►

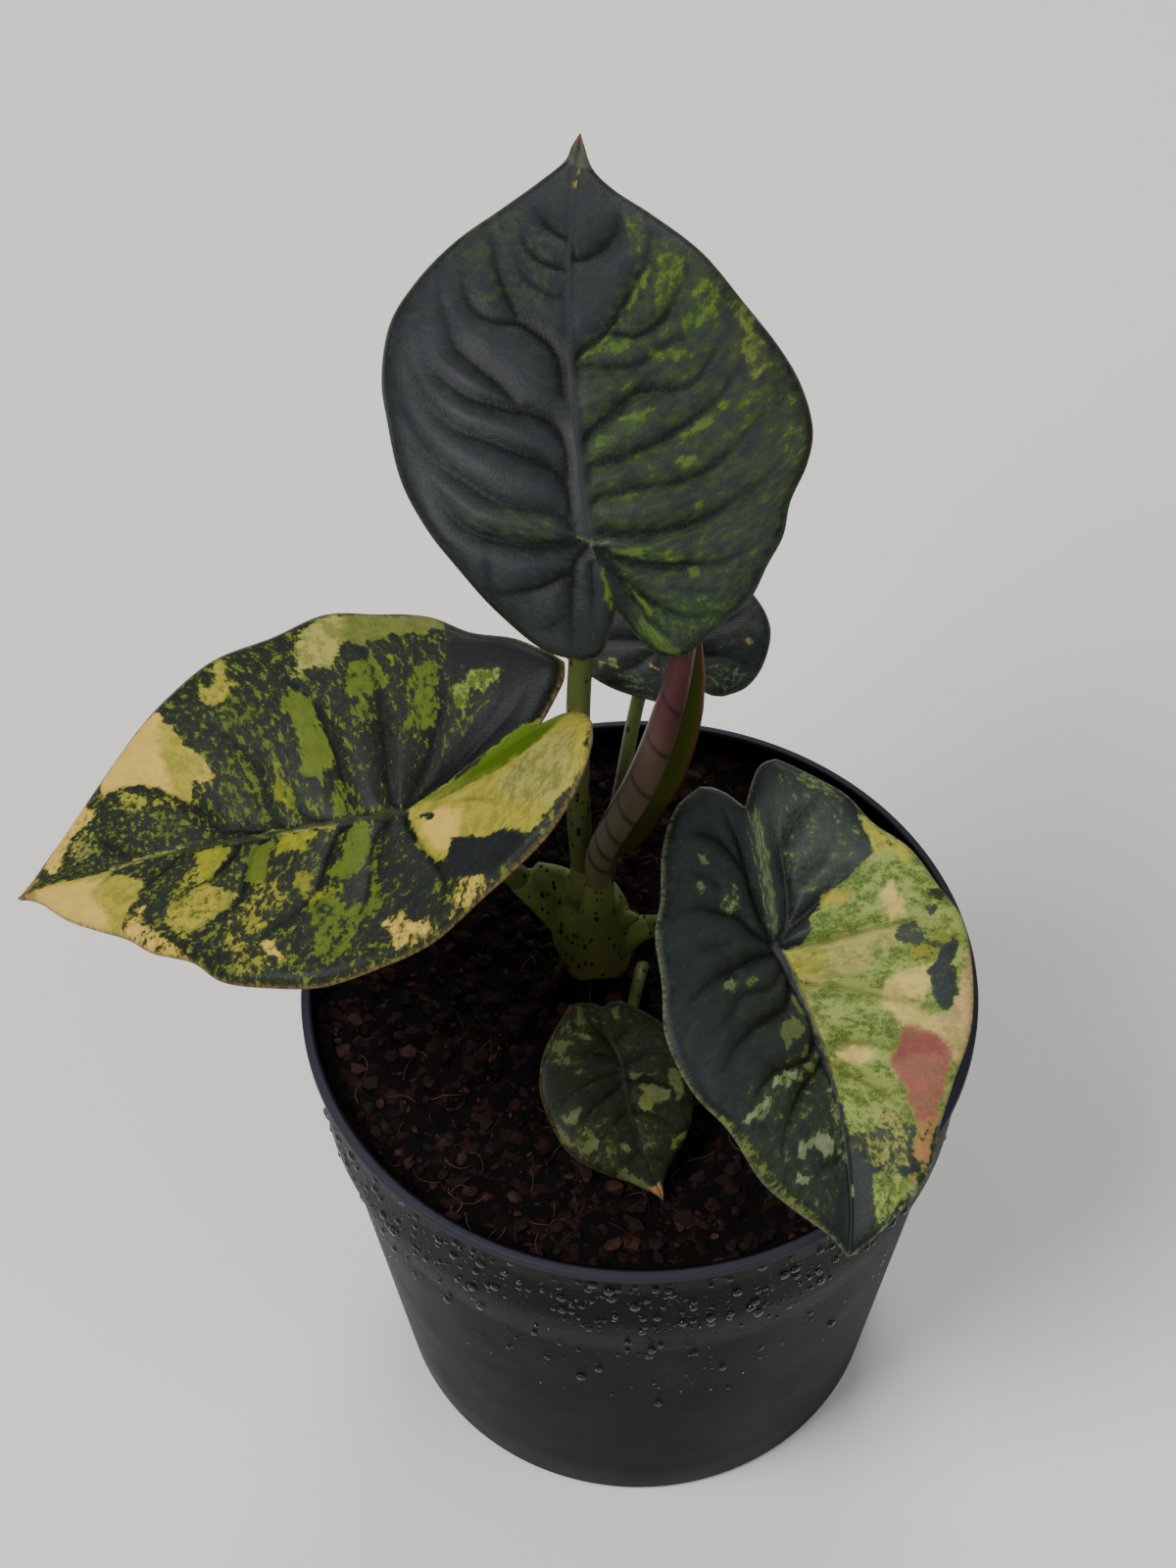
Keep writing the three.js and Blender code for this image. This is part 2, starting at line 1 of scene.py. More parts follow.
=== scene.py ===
"""A variegated jewel aroid in a nursery pot: leaf blades, petioles, stem, new leaf, pot and potting mix.

Lengths in the tables are millimetres, and every made object is in metres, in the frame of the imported
model: +Z up, with the origin at the middle of the pot's underside.
"""

import math
import random
from functools import partial

import bmesh
import bpy
import numpy as np
from bpy.props import FloatProperty, FloatVectorProperty, IntProperty, PointerProperty
from mathutils import Matrix, Vector, noise


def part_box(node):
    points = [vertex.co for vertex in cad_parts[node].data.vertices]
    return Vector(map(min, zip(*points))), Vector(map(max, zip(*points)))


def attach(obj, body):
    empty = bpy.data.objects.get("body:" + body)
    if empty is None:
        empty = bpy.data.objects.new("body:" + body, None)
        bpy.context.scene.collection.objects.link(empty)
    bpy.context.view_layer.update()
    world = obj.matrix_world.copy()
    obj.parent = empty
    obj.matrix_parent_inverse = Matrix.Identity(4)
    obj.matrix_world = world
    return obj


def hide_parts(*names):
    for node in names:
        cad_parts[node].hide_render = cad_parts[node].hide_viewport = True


bl_info = {
    "name": "Potted variegated aroid",
    "version": (1, 0, 0),
    "blender": (4, 5, 0),
    "location": "View3D > Sidebar > Potted plant",
    "description": "Builds a variegated aroid in a nursery pot, piece by piece",
    "category": "Object",
}

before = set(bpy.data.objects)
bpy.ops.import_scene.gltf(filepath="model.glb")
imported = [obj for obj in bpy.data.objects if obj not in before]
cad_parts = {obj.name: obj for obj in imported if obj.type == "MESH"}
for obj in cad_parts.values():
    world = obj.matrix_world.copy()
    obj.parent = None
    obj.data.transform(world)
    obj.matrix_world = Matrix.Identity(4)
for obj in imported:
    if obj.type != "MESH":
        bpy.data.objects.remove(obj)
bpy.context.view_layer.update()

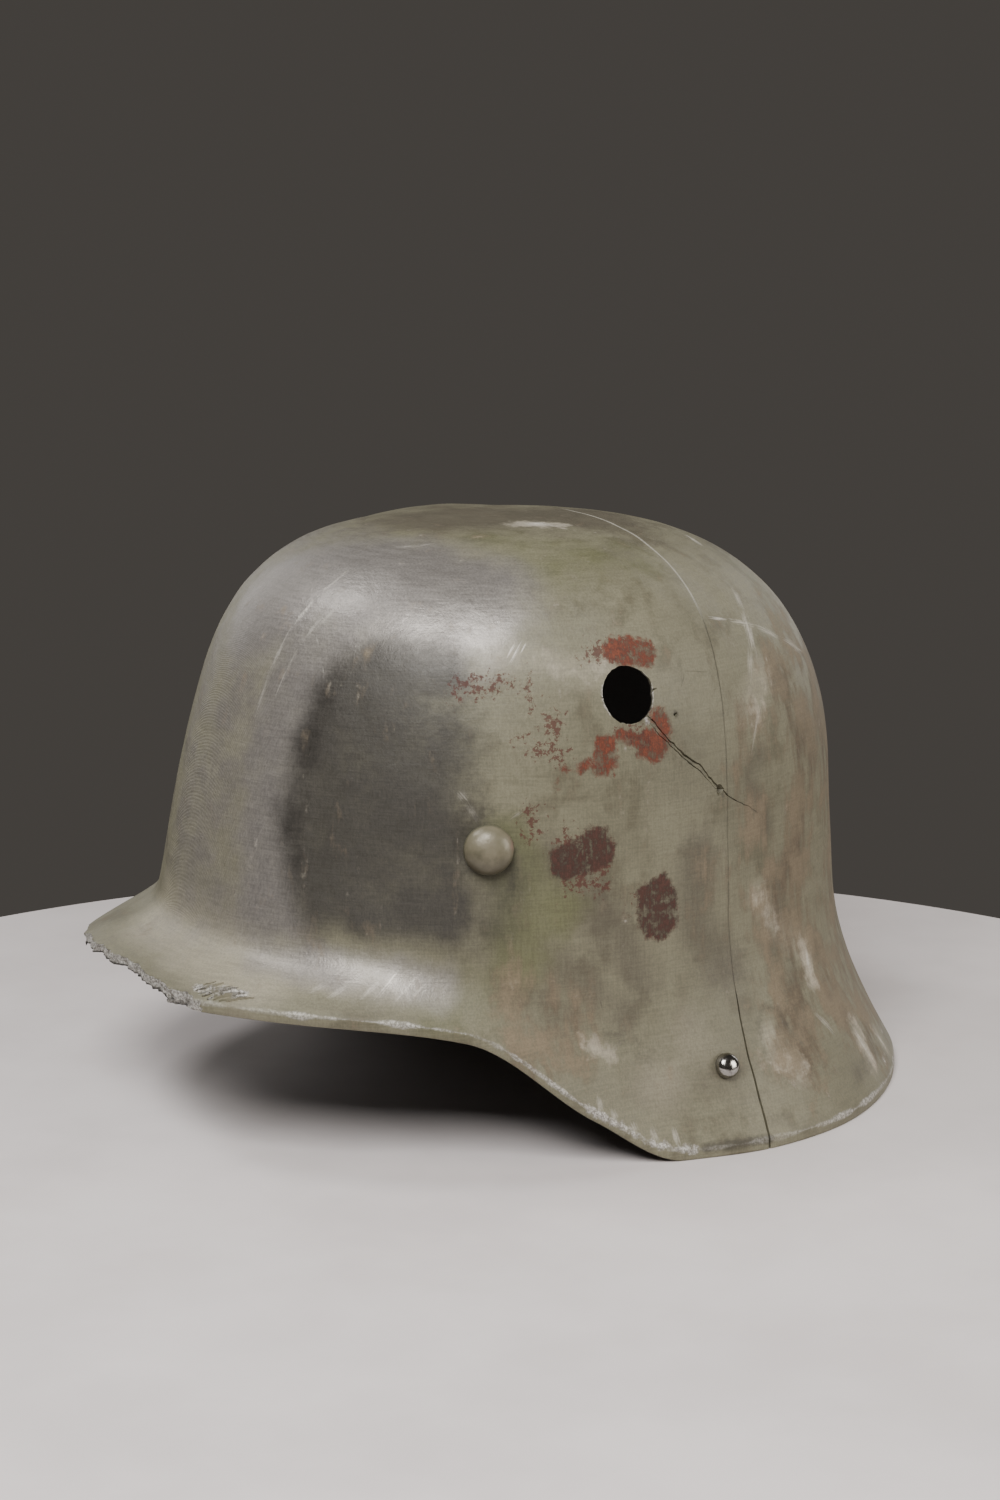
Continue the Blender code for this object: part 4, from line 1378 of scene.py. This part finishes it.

◄

GIVEN REQUEST – Restate all of the entries exactly, please.

FINAL RESULT –
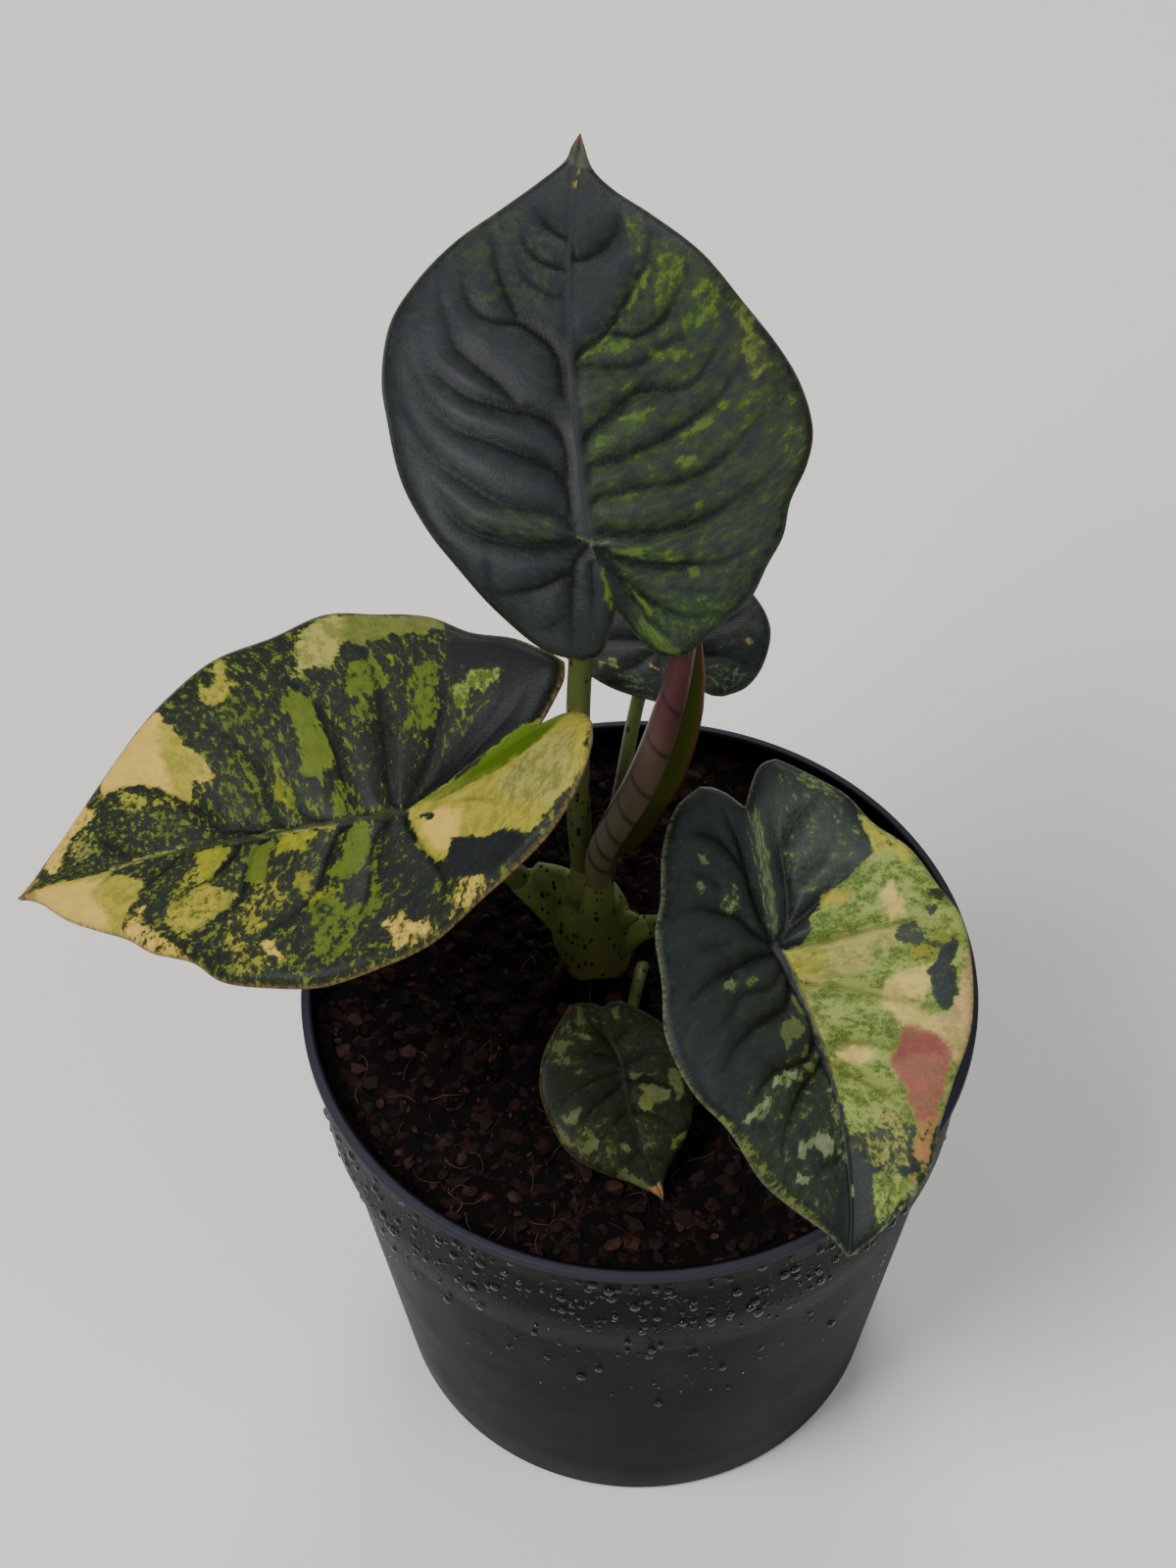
Keep writing the three.js and Blender code for this image. This is part 2, starting at line 1 of scene.py. More parts follow.
=== scene.py ===
"""A variegated jewel aroid in a nursery pot: leaf blades, petioles, stem, new leaf, pot and potting mix.

Lengths in the tables are millimetres, and every made object is in metres, in the frame of the imported
model: +Z up, with the origin at the middle of the pot's underside.
"""

import math
import random
from functools import partial

import bmesh
import bpy
import numpy as np
from bpy.props import FloatProperty, FloatVectorProperty, IntProperty, PointerProperty
from mathutils import Matrix, Vector, noise


def part_box(node):
    points = [vertex.co for vertex in cad_parts[node].data.vertices]
    return Vector(map(min, zip(*points))), Vector(map(max, zip(*points)))


def attach(obj, body):
    empty = bpy.data.objects.get("body:" + body)
    if empty is None:
        empty = bpy.data.objects.new("body:" + body, None)
        bpy.context.scene.collection.objects.link(empty)
    bpy.context.view_layer.update()
    world = obj.matrix_world.copy()
    obj.parent = empty
    obj.matrix_parent_inverse = Matrix.Identity(4)
    obj.matrix_world = world
    return obj


def hide_parts(*names):
    for node in names:
        cad_parts[node].hide_render = cad_parts[node].hide_viewport = True


bl_info = {
    "name": "Potted variegated aroid",
    "version": (1, 0, 0),
    "blender": (4, 5, 0),
    "location": "View3D > Sidebar > Potted plant",
    "description": "Builds a variegated aroid in a nursery pot, piece by piece",
    "category": "Object",
}

before = set(bpy.data.objects)
bpy.ops.import_scene.gltf(filepath="model.glb")
imported = [obj for obj in bpy.data.objects if obj not in before]
cad_parts = {obj.name: obj for obj in imported if obj.type == "MESH"}
for obj in cad_parts.values():
    world = obj.matrix_world.copy()
    obj.parent = None
    obj.data.transform(world)
    obj.matrix_world = Matrix.Identity(4)
for obj in imported:
    if obj.type != "MESH":
        bpy.data.objects.remove(obj)
bpy.context.view_layer.update()

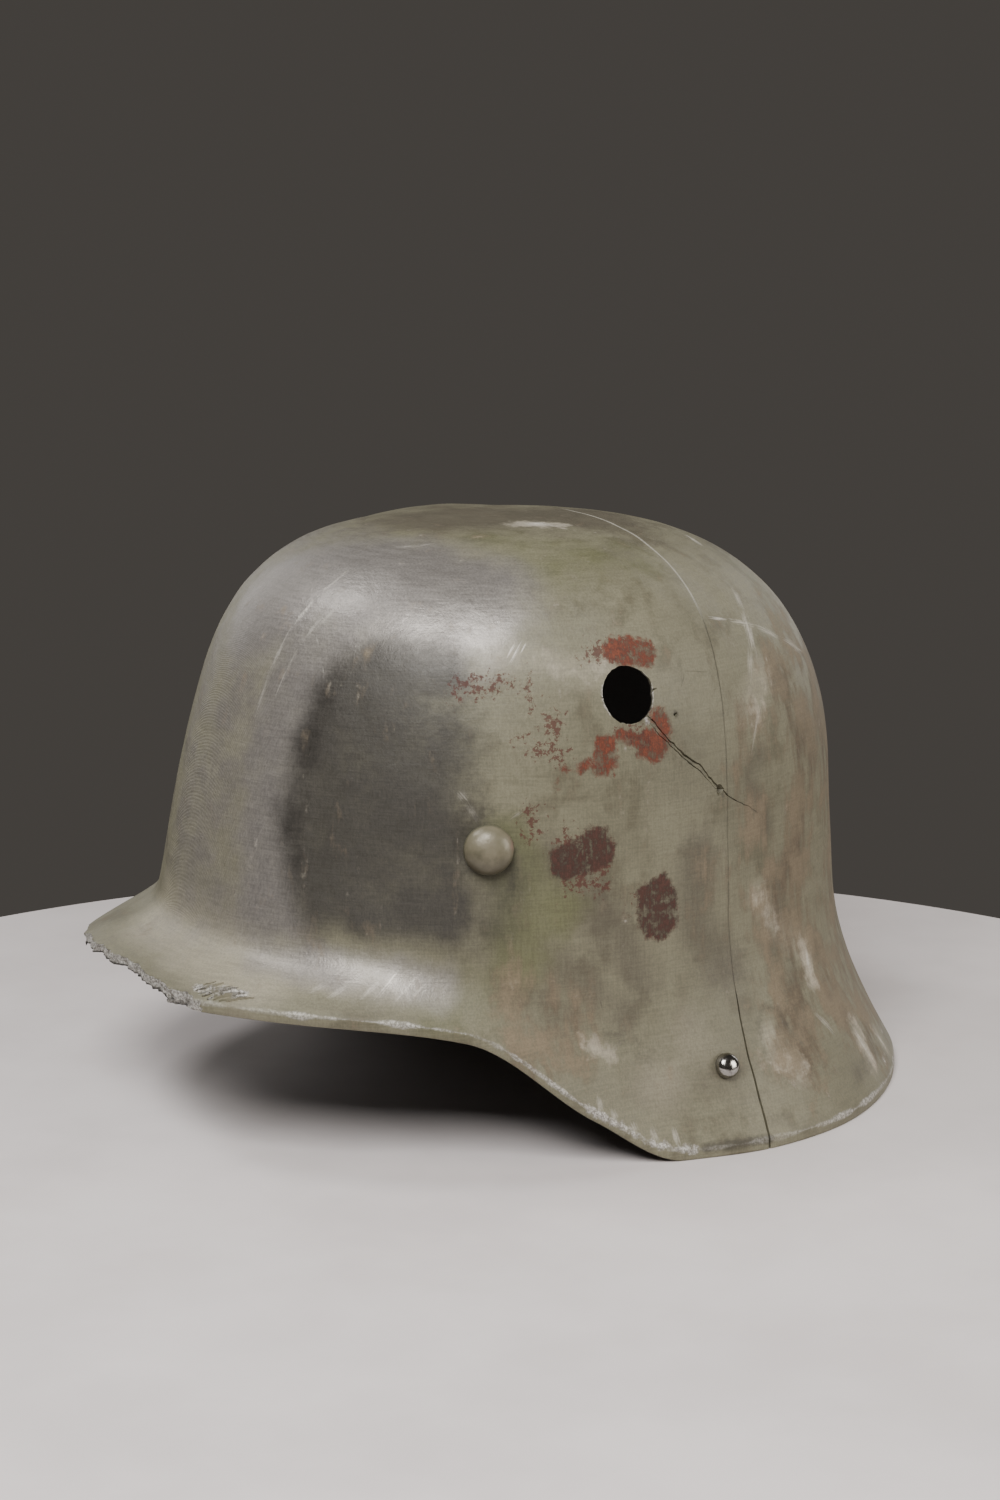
Continue the Blender code for this object: part 4, from line 1378 of scene.py. This part finishes it.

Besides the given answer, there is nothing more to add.